A fellow by the name of Henry Mintzberg said in the 1970s that the modern workplace is one where Managers and Employees are slaves to the moment. They have task after task after task, distraction after distraction after distraction, where they are constantly thrust into a frenetic environment performing at a relentless pace.

Mintzberg calculated that the average length of time spent on a task back in the 1970s was nine minutes! That was 50 years ago, before the revolution of the internet, email, social media, the 24-hour news cycle, and Zoom meetings.

The question is, how do you recover from all this info-intrusion into your life, manage your time effectively, while avoiding stress and overwhelming when you need to perform?

The expedient answer is avoidance.  Some think that avoidance is a negative thing, but that’s the point, if you can avoid the stressors and unnecessary distractions in your life, you can reassess and alter your perception of the environment.
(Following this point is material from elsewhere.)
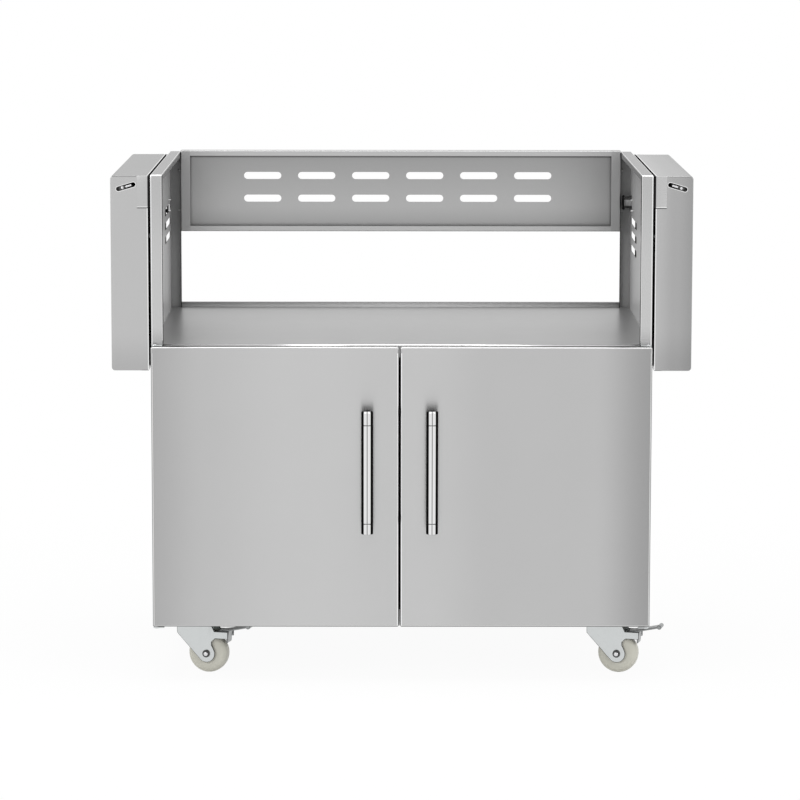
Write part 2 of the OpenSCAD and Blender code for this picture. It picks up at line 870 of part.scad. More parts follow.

The real answer is you need to ask questions and plan!

If you have a messy office, it needs to be clean and ordered. There’s nothing worse than turning up to your work space and seeing dirty coffee mugs (I’m guilty of this), papers, books, and pens strewn over the place when you’re already feeling overloaded and emotionally exhausted. I make a point of having a clean work space so it looks inviting and ready for action. It may seem a simple thing, but it works!

I detest an open plan office (OPO). Initially OPO was thought to improve productivity by promoting teamwork and collaboration, but in fact they achieve the opposite by being a constant source of noise and distraction. They don’t offer any privacy and can result in reduced performance, motivation, and engagement because of the constant irritation of phones ringing, water-cooler conversations, and others wandering through the workspace. I often have to use noise cancelling headphones or go and work in a quiet space like (ironically) a spare office, or relocate remotely in order to escape.

Having a workplace that respects silence is an important factor that influences mental well-being, improves productivity, job satisfaction and so your cognitive thought processes around controlling and autonomy around work taskings.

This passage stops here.